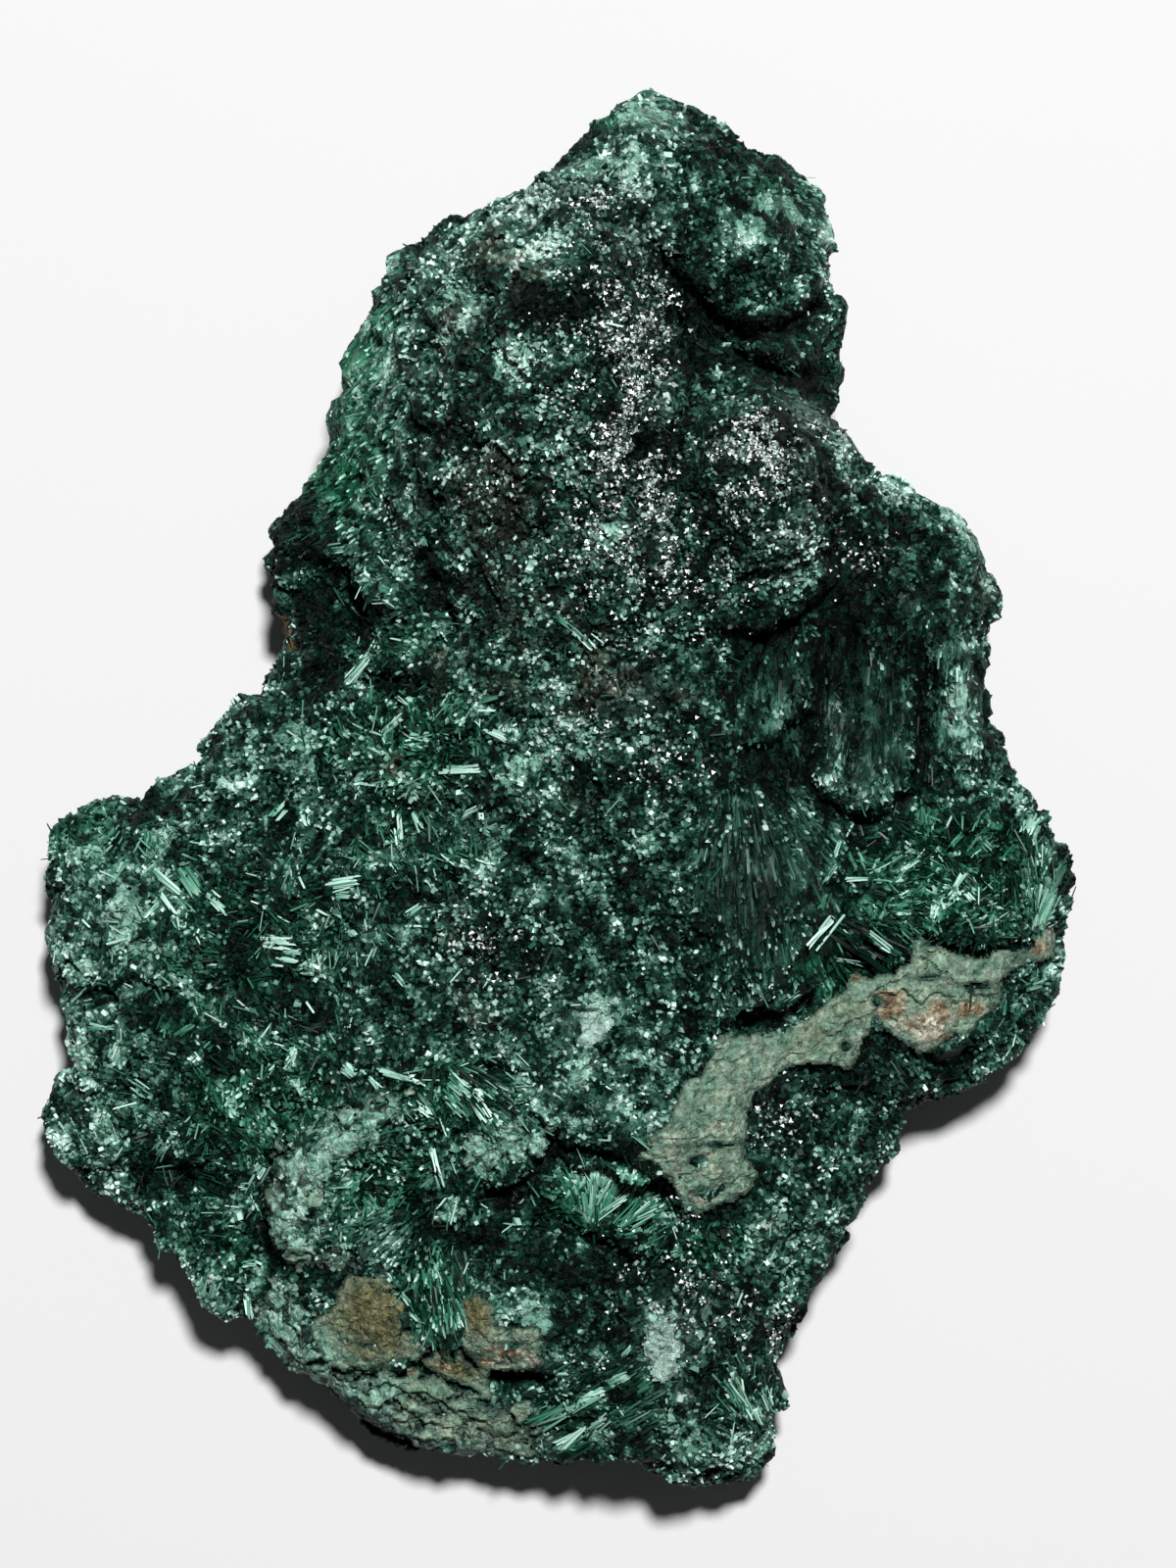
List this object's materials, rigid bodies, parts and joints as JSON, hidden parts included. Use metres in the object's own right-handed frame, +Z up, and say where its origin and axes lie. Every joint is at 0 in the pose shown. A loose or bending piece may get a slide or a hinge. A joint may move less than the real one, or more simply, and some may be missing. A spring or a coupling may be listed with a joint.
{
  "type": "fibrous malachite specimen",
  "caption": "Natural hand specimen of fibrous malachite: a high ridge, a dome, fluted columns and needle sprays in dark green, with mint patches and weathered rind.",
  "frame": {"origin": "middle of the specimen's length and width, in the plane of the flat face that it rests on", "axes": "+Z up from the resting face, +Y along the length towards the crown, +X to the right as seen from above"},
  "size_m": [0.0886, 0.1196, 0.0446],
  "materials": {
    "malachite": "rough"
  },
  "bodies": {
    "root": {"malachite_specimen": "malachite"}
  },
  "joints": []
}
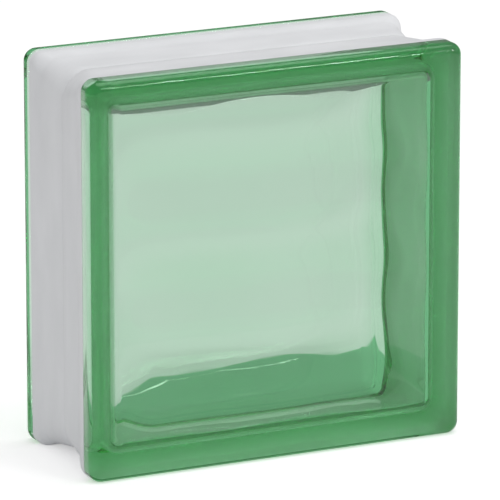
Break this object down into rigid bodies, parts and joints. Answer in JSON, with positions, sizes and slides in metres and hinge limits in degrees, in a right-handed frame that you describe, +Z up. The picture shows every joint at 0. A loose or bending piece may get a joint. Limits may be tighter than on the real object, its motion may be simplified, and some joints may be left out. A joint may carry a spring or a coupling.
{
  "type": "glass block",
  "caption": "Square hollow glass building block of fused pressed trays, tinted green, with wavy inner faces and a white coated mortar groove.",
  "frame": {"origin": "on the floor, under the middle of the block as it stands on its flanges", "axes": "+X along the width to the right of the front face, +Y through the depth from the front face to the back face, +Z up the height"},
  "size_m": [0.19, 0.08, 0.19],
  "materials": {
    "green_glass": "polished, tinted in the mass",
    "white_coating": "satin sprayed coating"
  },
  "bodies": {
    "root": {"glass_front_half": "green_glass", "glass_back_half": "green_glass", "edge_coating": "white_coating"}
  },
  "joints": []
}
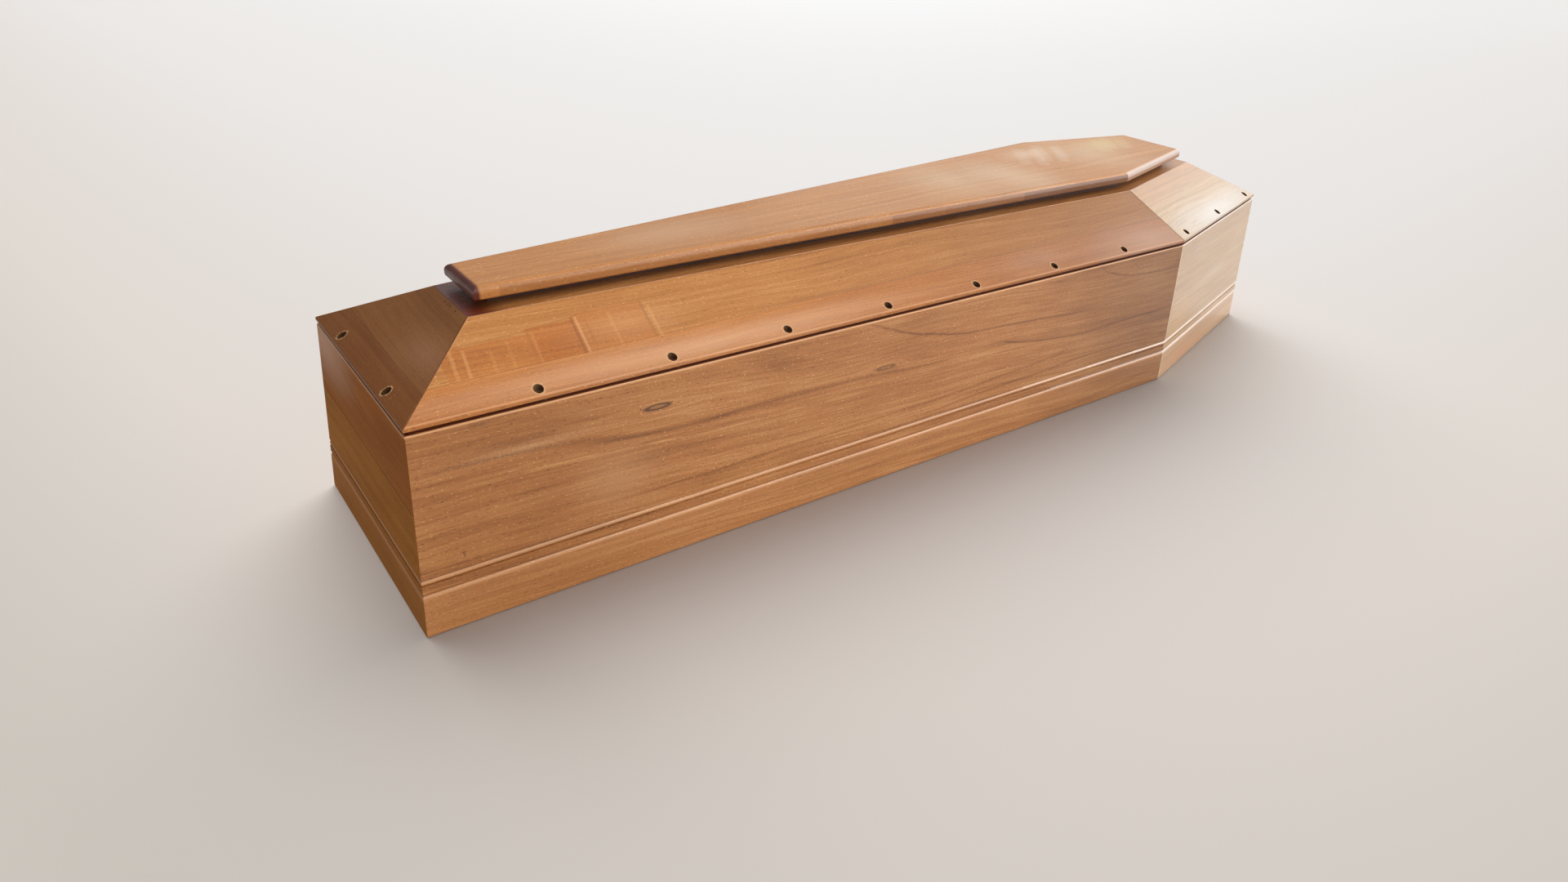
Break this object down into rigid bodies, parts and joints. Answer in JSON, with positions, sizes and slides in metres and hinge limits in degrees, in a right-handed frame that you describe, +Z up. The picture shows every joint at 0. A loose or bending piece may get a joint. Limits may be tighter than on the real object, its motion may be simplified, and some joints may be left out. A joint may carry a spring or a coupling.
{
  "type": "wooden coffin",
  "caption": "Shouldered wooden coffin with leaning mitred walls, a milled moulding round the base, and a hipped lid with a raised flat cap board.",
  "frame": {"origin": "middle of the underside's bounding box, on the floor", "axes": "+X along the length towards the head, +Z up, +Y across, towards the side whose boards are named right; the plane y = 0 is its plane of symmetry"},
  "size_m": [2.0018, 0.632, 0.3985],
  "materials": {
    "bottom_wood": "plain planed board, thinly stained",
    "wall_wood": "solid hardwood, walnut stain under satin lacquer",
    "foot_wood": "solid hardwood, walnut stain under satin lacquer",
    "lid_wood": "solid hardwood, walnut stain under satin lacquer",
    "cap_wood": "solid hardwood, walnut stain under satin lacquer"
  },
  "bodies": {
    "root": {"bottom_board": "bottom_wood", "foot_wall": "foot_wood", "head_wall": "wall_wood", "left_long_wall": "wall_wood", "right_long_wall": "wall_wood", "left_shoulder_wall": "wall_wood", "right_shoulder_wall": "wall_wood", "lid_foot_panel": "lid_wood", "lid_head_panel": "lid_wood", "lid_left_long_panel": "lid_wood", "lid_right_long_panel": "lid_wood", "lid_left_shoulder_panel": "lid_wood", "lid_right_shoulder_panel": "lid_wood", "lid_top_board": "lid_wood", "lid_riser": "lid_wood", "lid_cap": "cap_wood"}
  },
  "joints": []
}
◇ ◇ ◇ ◇ ◇
REQUIRED TASK:
Reproduce each entry above exactly, keeping every word.

EXERCISE RESULT:
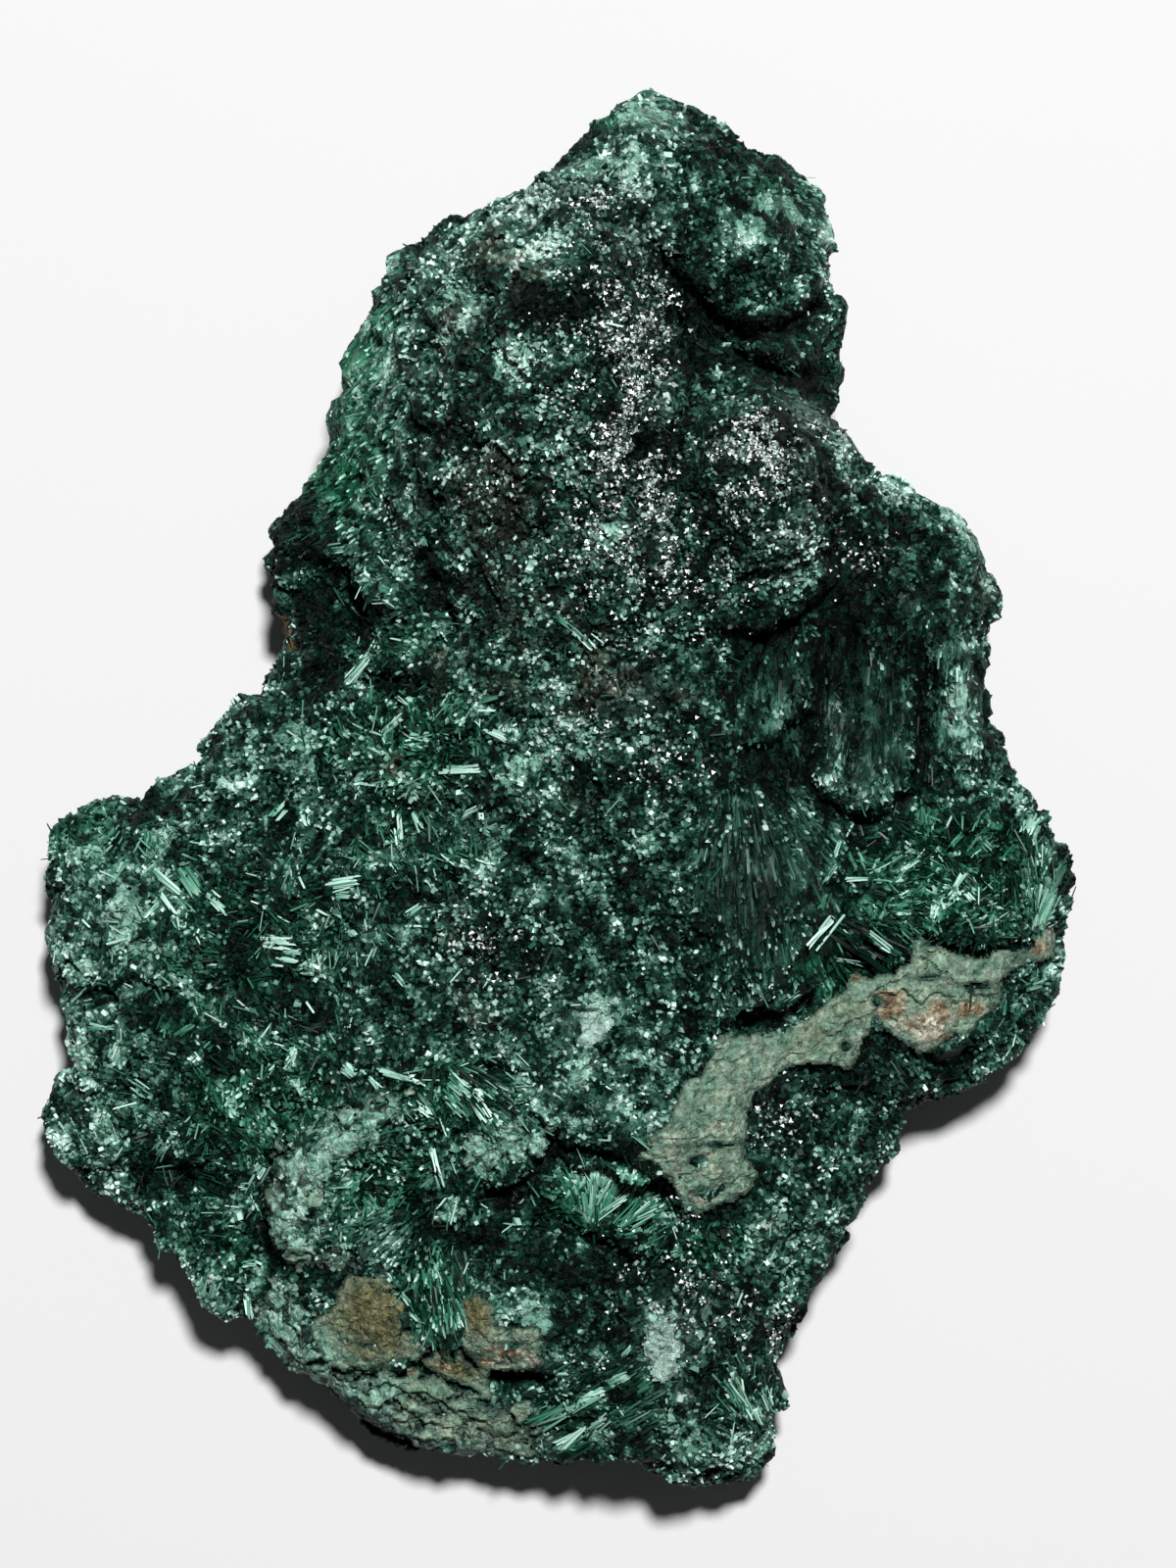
List this object's materials, rigid bodies, parts and joints as JSON, hidden parts included. Use metres in the object's own right-handed frame, +Z up, and say where its origin and axes lie. Every joint is at 0 in the pose shown. A loose or bending piece may get a slide or a hinge. A joint may move less than the real one, or more simply, and some may be missing. A spring or a coupling may be listed with a joint.
{
  "type": "fibrous malachite specimen",
  "caption": "Natural hand specimen of fibrous malachite: a high ridge, a dome, fluted columns and needle sprays in dark green, with mint patches and weathered rind.",
  "frame": {"origin": "middle of the specimen's length and width, in the plane of the flat face that it rests on", "axes": "+Z up from the resting face, +Y along the length towards the crown, +X to the right as seen from above"},
  "size_m": [0.0886, 0.1196, 0.0446],
  "materials": {
    "malachite": "rough"
  },
  "bodies": {
    "root": {"malachite_specimen": "malachite"}
  },
  "joints": []
}
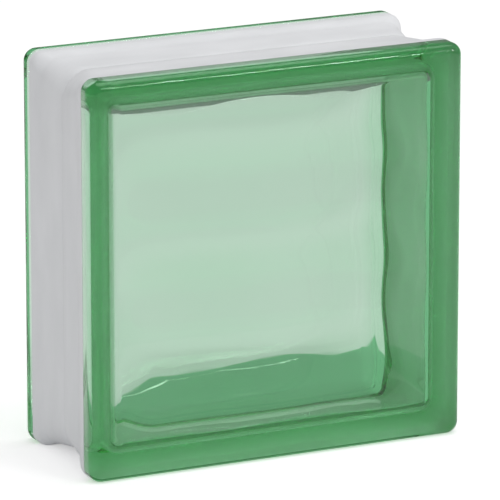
Break this object down into rigid bodies, parts and joints. Answer in JSON, with positions, sizes and slides in metres and hinge limits in degrees, in a right-handed frame that you describe, +Z up. The picture shows every joint at 0. A loose or bending piece may get a joint. Limits may be tighter than on the real object, its motion may be simplified, and some joints may be left out. A joint may carry a spring or a coupling.
{
  "type": "glass block",
  "caption": "Square hollow glass building block of fused pressed trays, tinted green, with wavy inner faces and a white coated mortar groove.",
  "frame": {"origin": "on the floor, under the middle of the block as it stands on its flanges", "axes": "+X along the width to the right of the front face, +Y through the depth from the front face to the back face, +Z up the height"},
  "size_m": [0.19, 0.08, 0.19],
  "materials": {
    "green_glass": "polished, tinted in the mass",
    "white_coating": "satin sprayed coating"
  },
  "bodies": {
    "root": {"glass_front_half": "green_glass", "glass_back_half": "green_glass", "edge_coating": "white_coating"}
  },
  "joints": []
}
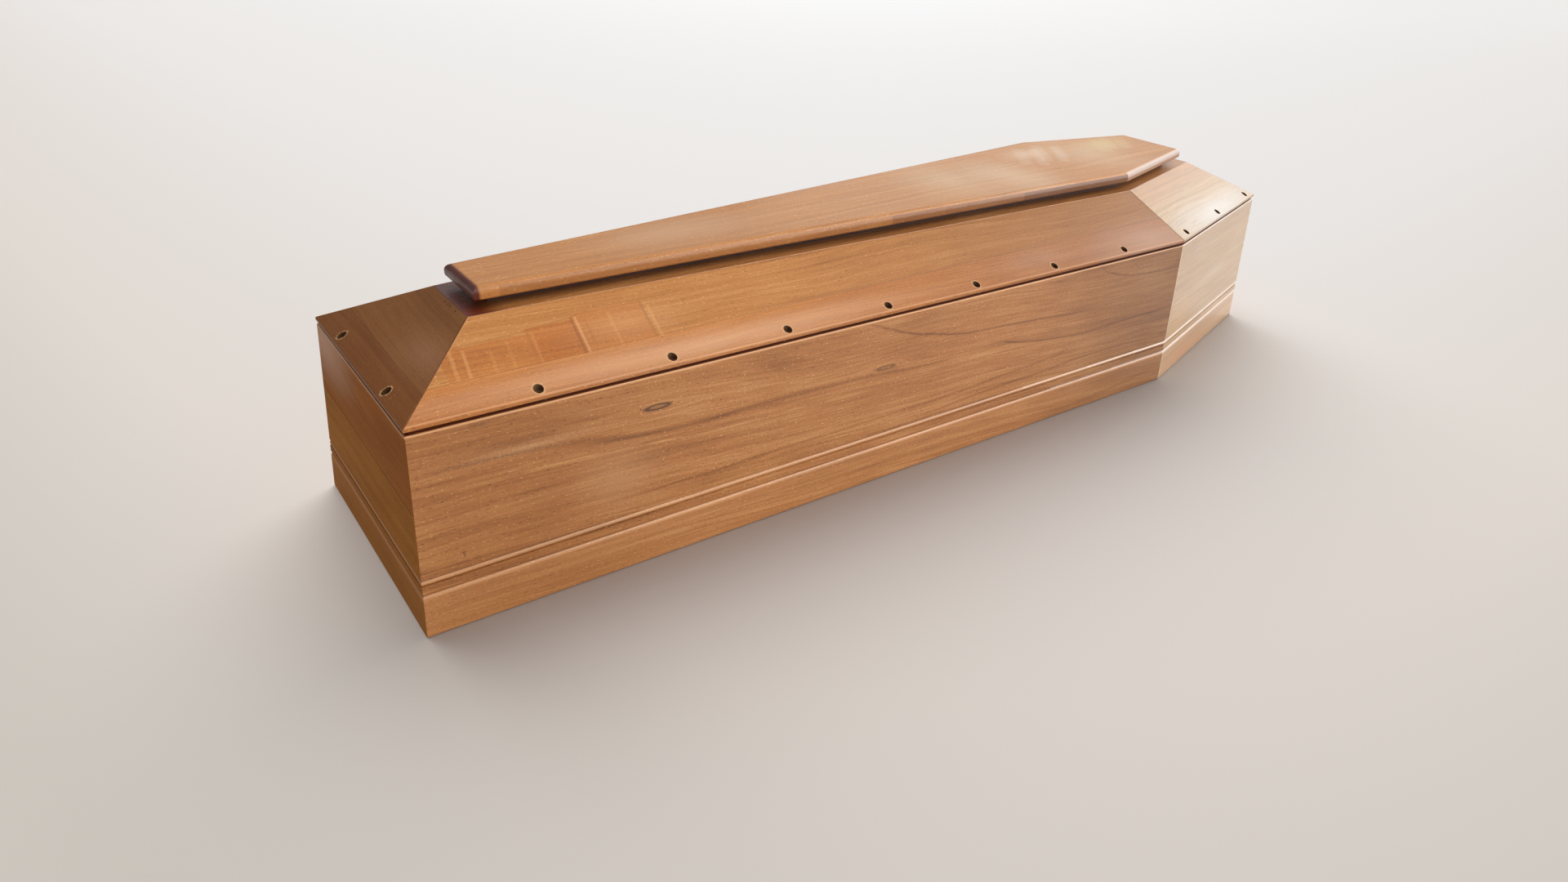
Break this object down into rigid bodies, parts and joints. Answer in JSON, with positions, sizes and slides in metres and hinge limits in degrees, in a right-handed frame that you describe, +Z up. The picture shows every joint at 0. A loose or bending piece may get a joint. Limits may be tighter than on the real object, its motion may be simplified, and some joints may be left out. A joint may carry a spring or a coupling.
{
  "type": "wooden coffin",
  "caption": "Shouldered wooden coffin with leaning mitred walls, a milled moulding round the base, and a hipped lid with a raised flat cap board.",
  "frame": {"origin": "middle of the underside's bounding box, on the floor", "axes": "+X along the length towards the head, +Z up, +Y across, towards the side whose boards are named right; the plane y = 0 is its plane of symmetry"},
  "size_m": [2.0018, 0.632, 0.3985],
  "materials": {
    "bottom_wood": "plain planed board, thinly stained",
    "wall_wood": "solid hardwood, walnut stain under satin lacquer",
    "foot_wood": "solid hardwood, walnut stain under satin lacquer",
    "lid_wood": "solid hardwood, walnut stain under satin lacquer",
    "cap_wood": "solid hardwood, walnut stain under satin lacquer"
  },
  "bodies": {
    "root": {"bottom_board": "bottom_wood", "foot_wall": "foot_wood", "head_wall": "wall_wood", "left_long_wall": "wall_wood", "right_long_wall": "wall_wood", "left_shoulder_wall": "wall_wood", "right_shoulder_wall": "wall_wood", "lid_foot_panel": "lid_wood", "lid_head_panel": "lid_wood", "lid_left_long_panel": "lid_wood", "lid_right_long_panel": "lid_wood", "lid_left_shoulder_panel": "lid_wood", "lid_right_shoulder_panel": "lid_wood", "lid_top_board": "lid_wood", "lid_riser": "lid_wood", "lid_cap": "cap_wood"}
  },
  "joints": []
}